In September 2022, he was named in Ireland's squad for the T20 World Cup. He would have a highly successful tournament of finish as team's top scorer with 204 runs across 7 games. His 45* (35) against West Indies helped Ireland make it through to the Super 12s round. He then made 34 (37) as Ireland famously beat England at the MCG before smashing 71* (48) in defeat to Australia.

In February 2023, Tucker was named in Ireland's Test squad for their tours of Bangladesh in March 2023 and Sri Lanka in April 2023. He was also named in the T20I and ODI squads for the tours. He made his Test debut against Bangladesh, on 4 April 2023, and scored his maiden Test century. He also became the second Irishman to score a century in Tests and Test debut and the first to score an away Test century. He became the sixth wicket-keeper to score a Test century on debut and the first Irish wicket-keeper batter to score a century on debut. He also became only the second wicket-keeper batsman to score Test century on debut in away soil after England's Ben Foakes. He also became the first wicket-keeper batter to score a century in his team's second innings of his debut Test match while the other five keeper batters including Sri Lanka's Brendon Kuruppu, Romesh Kaluwitharana, England's Matt Prior, New Zealand's Tom Blundell and England's Ben Foakes all scored centuries on their debuts in their teams first innings. He also became the second Irish batsman to score a century on Test debut.
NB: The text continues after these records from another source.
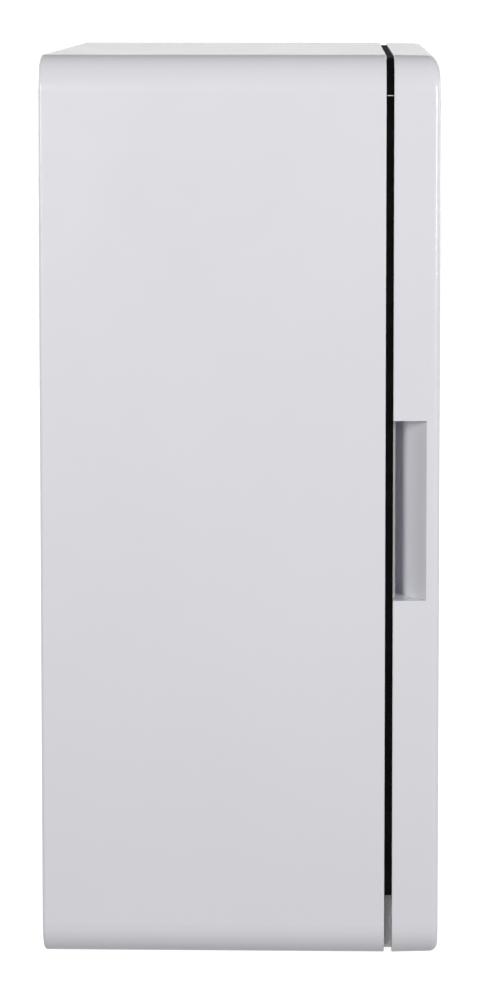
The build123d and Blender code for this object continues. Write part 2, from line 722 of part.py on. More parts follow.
for shelf_name, rail_z in zip(SHELF_NAMES, SHELF_RAIL_Z):
    wire_z = rail_z + SHELF_LIFT + FRAME_WIRE_R
    cross_z = wire_z + FRAME_WIRE_R + CROSS_WIRE_R - CROSS_WIRE_SINK
    with BuildPart() as wire_shelf:
        with BuildLine(Plane.XY.offset(wire_z)) as ring:
            FilletPolyline(
                (-SHELF_HALF_W, SHELF_FRONT_Y),
                (SHELF_HALF_W, SHELF_FRONT_Y),
                (SHELF_HALF_W, SHELF_REAR_Y),
                (-SHELF_HALF_W, SHELF_REAR_Y),
                radius=SHELF_CORNER_R,
                close=True,
            )
        with BuildSketch(Plane(origin=ring.wire() @ 0, z_dir=ring.wire() % 0)):
            Circle(FRAME_WIRE_R)
        sweep(path=ring.wire())
        with BuildSketch(across(SHELF_REAR_Y)):
            with Locations(*[(x, cross_z) for x in cross_wire_x]):
                Circle(CROSS_WIRE_R)
        extrude(amount=SHELF_REAR_Y - SHELF_FRONT_Y)
        # Two stiffening wires under the cross wires
        with BuildSketch(Plane.YZ.offset(-SHELF_HALF_W)):
            with Locations((shelf_mid_y - STIFFENER_DY, wire_z), (shelf_mid_y + STIFFENER_DY, wire_z)):
                Circle(FRAME_WIRE_R)
        extrude(amount=2 * SHELF_HALF_W)
    write_piece(f"wire_shelf_{shelf_name}", wire_shelf)

# ---- Drip tray ----

with BuildPart() as drip_tray:
    with BuildSketch(Plane.XY.offset(TRAY_LOW_Z)):
        with Locations((0, TRAY_MID_Y)):
            RectangleRounded(TRAY_W, TRAY_REAR_Y - TRAY_FRONT_Y, TRAY_CORNER_R)
    extrude(amount=TRAY_HIGH_Z - TRAY_LOW_Z)
    fillet(drip_tray.edges().group_by(Axis.Z)[0], 1.6)
    with BuildSketch(Plane.XY.offset(TRAY_LOW_Z + TRAY_T)):
        with Locations((0, TRAY_MID_Y)):
            RectangleRounded(
                TRAY_W - 2 * TRAY_T, TRAY_REAR_Y - TRAY_FRONT_Y - 2 * TRAY_T, TRAY_CORNER_R - TRAY_T
            )
    extrude(amount=TRAY_HIGH_Z - TRAY_LOW_Z - TRAY_T, mode=Mode.SUBTRACT)
    # Finger lip along the front
    with BuildSketch(Plane.YZ.offset(-TRAY_LIP_W / 2)):
        with BuildLine():
            Polyline(
                (TRAY_FRONT_Y + 0.5, TRAY_HIGH_Z),
                (TRAY_FRONT_Y - TRAY_LIP_REACH, TRAY_HIGH_Z),
                (TRAY_FRONT_Y - TRAY_LIP_REACH, TRAY_HIGH_Z - TRAY_LIP_DROP),
                (TRAY_FRONT_Y - TRAY_LIP_REACH + TRAY_LIP_T, TRAY_HIGH_Z - TRAY_LIP_DROP),
                (TRAY_FRONT_Y - TRAY_LIP_REACH + TRAY_LIP_T, TRAY_HIGH_Z - TRAY_T),
                (TRAY_FRONT_Y + 0.5, TRAY_HIGH_Z - TRAY_T),
                close=True,
            )
        make_face()
    extrude(amount=TRAY_LIP_W)
write_piece("drip_tray", drip_tray)

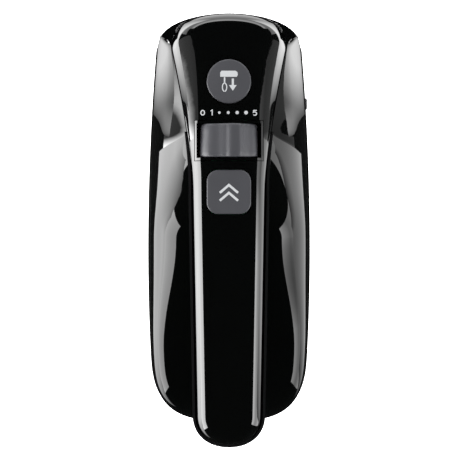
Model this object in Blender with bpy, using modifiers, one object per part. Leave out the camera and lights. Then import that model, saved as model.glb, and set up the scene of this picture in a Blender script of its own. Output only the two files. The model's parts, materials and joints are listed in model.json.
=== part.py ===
"""Electric hand mixer with its two beaters, modelled as the assembly it would come apart into.

Metres. +X is the user's right, +Y is forward (the nose), +Z is up. The beaters point down, and the
grip runs back from the nose and is open at the rear. Heights below count from the flat underside.
The finished model hangs on one empty, which puts the world's origin in the middle of the grip.
"""

import math

import bmesh
import bpy
from mathutils import Matrix, Vector

# ------------------------------------------------------------------ assembly
GAP = 0.0003  # between pieces that touch in the real mixer
RUNNING = 0.0002  # radial clearance of a turning or sliding fit
WALL = 0.0022  # moulded wall
SLIVER = 0.00001  # points this close along a trimmed seam are made one

# ------------------------------------------------------------------ body plan
HALF_WIDTH = 0.0408
WIDEST_Y = -0.010
NOSE_Y = 0.1055
NOSE_TAPER = 0.0055
NOSE_CAP = 0.0155  # length of the rounded nose
NOSE_POWER = 2.7
STERN_Y = -0.095
STERN_TAPER = 0.0035
STERN_CAP = 0.035  # length of the rounded stern
STERN_POWER = 3.2
LEDGE = 0.0009  # how far the lower housing stands proud of the shells
CORNER_Y = 0.0955  # where the nose meets the side shells at the rim

# ------------------------------------------------------------------ body heights
RIM_Z = 0.026  # top edge of the lower housing
BODY_TOP_Z = 0.066
BODY_CROWN = 0.002
STERN_ROLL = 3.0
STERN_ROLL_ROOT = 2.5

# ------------------------------------------------------------------ grip and top cover
TOP_Z = 0.128
TOP_ARCH = 0.004  # fall of the top line 0.1 m from the middle
COVER_DEPTH = 0.013
GRIP_DEPTH = 0.016  # lower half of the grip
TAIL_Y = -0.1005
TAIL_CAP = 0.0138
TAIL_POWER = 2.2
TAIL_HALF_WIDTH = 0.0150
GRIP_TAPER = 0.018  # half width gained for each metre forward
FLARE_Y = 0.020  # ahead of it the cover widens
FLARE = 0.0100
FLARE_POWER = 1.45
HOOK = 0.0039  # what the last few millimetres add before the corner
HOOK_POWER = 60
ROOF_NOSE_Y = 0.1010
TIP_Y = 0.0917  # where roof, nose and side shell meet
NOSE_ROLL = 0.010
NOSE_BEND_Y = 0.050  # ahead of it the cover's sections bend parallel to the nose
LIP = 0.0008  # how far the liner shows outside the cover
HAND_ARC_Y = 0.010  # centre of the round front end of the hand opening
HAND_ARC_R = 0.0145
SWEEP_START_Y = -0.004
JOIN_Y = 0.046  # where cover, liner and side shell meet

GRIP_Y = -0.040  # where the hand holds it

# ------------------------------------------------------------------ controls
EJECT_Y = 0.0685
EJECT_R = 0.0102
EJECT_TRAVEL = 0.006
EJECT_PROUD = 0.0016
TURBO_Y = 0.0175
TURBO_SIDE = 0.0203
TURBO_CORNER = 0.0052
TURBO_TRAVEL = 0.0022
TURBO_PROUD = 0.0014
BUTTON_GAP = 0.0004
DIAL_Y = 0.0413
DIAL_LENGTH = 0.0152
DIAL_R = 0.0135
DIAL_FRONT = 0.93  # how far the dial narrows towards the nose
DIAL_RIDGE = 0.0020
DIAL_HOLLOW = 0.0012
DIAL_SINK = 0.0075  # dial axis below the top line
DIAL_SET_DEG = 12.0  # where the ridge stands, right of the middle
BEZEL_HALF_X = 0.0158
BEZEL_HALF_Y = 0.0092
BEZEL_PROUD = 0.0003

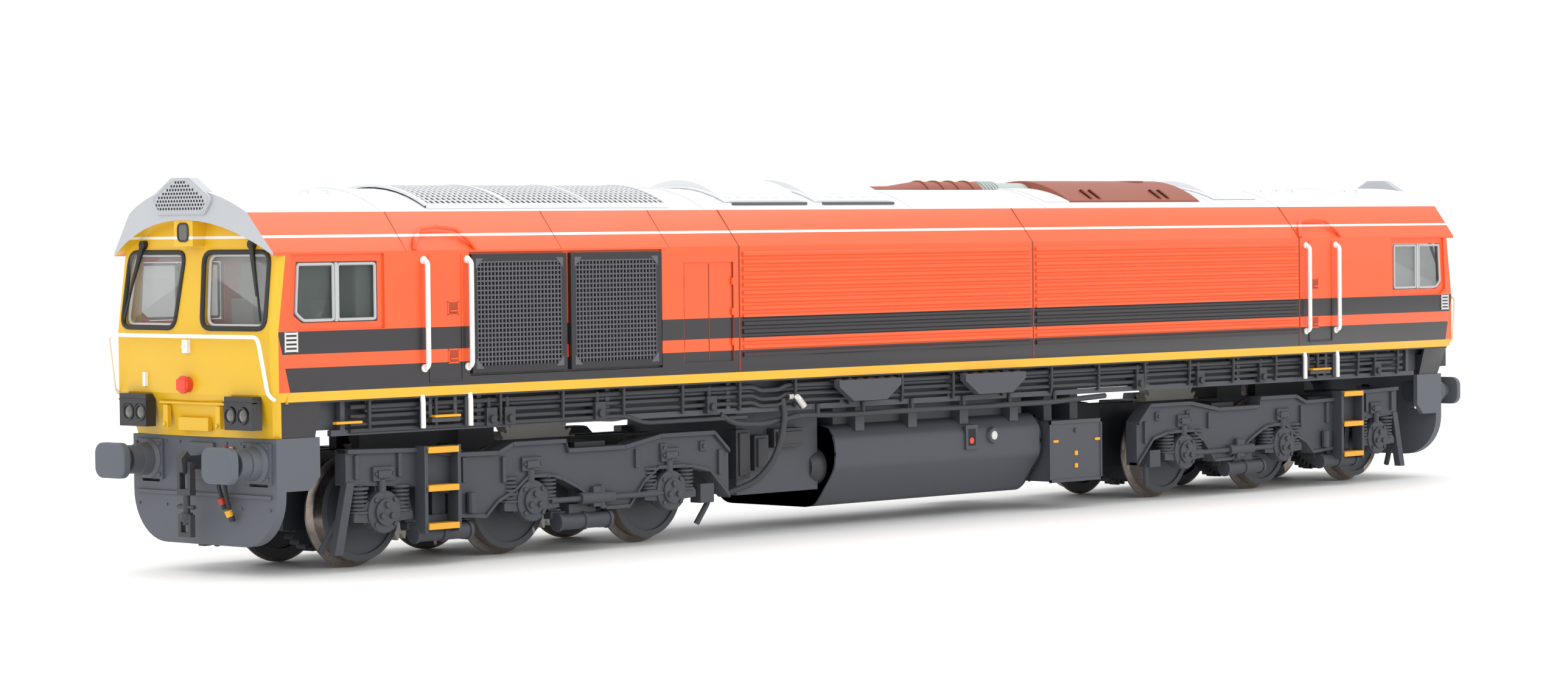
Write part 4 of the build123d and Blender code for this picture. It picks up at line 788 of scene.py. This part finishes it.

In May 2024, with permanent captain Paul Stirling rested, he captained Ireland in the third T20 international against Pakistan, becoming the seventh Irishman to captain the team in T20 internationals. In May 2024, he was named in Ireland’s squad for the 2024 ICC Men's T20 World Cup tournament.
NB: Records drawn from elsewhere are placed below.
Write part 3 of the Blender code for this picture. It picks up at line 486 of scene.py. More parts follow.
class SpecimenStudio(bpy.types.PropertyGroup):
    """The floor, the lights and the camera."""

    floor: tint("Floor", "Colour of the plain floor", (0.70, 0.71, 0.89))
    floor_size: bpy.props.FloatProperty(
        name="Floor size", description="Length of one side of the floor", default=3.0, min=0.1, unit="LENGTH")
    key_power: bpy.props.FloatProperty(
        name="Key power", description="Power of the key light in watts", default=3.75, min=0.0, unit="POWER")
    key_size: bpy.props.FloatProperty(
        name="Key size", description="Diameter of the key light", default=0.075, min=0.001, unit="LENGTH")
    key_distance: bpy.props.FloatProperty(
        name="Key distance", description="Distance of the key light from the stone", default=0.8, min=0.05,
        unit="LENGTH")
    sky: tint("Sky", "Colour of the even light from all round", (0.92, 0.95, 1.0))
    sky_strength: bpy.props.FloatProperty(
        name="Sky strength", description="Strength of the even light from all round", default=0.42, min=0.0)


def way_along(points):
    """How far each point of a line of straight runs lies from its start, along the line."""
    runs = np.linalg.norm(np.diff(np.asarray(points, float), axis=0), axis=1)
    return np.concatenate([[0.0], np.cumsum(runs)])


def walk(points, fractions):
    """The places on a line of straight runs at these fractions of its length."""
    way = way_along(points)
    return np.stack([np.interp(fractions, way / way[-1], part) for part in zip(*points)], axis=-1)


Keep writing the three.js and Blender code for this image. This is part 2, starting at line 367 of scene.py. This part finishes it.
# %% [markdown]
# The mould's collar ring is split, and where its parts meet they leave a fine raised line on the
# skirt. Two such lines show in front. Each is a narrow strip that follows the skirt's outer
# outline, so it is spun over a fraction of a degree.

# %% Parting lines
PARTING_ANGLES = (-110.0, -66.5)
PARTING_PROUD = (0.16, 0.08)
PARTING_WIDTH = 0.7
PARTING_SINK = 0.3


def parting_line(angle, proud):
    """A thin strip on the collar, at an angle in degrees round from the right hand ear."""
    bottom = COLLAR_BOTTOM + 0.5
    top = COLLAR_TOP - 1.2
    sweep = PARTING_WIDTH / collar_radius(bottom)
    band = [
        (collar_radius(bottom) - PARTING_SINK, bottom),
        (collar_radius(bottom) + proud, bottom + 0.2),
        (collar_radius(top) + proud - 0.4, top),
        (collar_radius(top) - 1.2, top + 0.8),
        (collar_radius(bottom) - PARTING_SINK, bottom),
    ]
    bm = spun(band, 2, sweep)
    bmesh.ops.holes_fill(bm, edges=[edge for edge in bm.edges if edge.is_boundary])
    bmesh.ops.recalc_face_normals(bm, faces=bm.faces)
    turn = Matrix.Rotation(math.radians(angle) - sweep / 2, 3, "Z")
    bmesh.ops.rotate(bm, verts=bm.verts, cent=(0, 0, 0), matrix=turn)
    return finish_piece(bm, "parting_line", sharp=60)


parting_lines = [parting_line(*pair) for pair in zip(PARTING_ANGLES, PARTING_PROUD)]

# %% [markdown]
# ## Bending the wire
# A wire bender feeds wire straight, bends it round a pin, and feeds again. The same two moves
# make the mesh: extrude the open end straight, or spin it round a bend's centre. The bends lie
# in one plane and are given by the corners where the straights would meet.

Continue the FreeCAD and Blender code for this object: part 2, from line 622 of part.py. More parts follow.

During the 1st T20I against India national cricket team on 26 June 2026, Tucker became the first player in T20I history to hit a 50+ score in each of their first 3 innings as captain. His innings of 50 off 36 balls as captain was instrumental in helping Ireland win a match against India for the first time in any form of men's international cricket.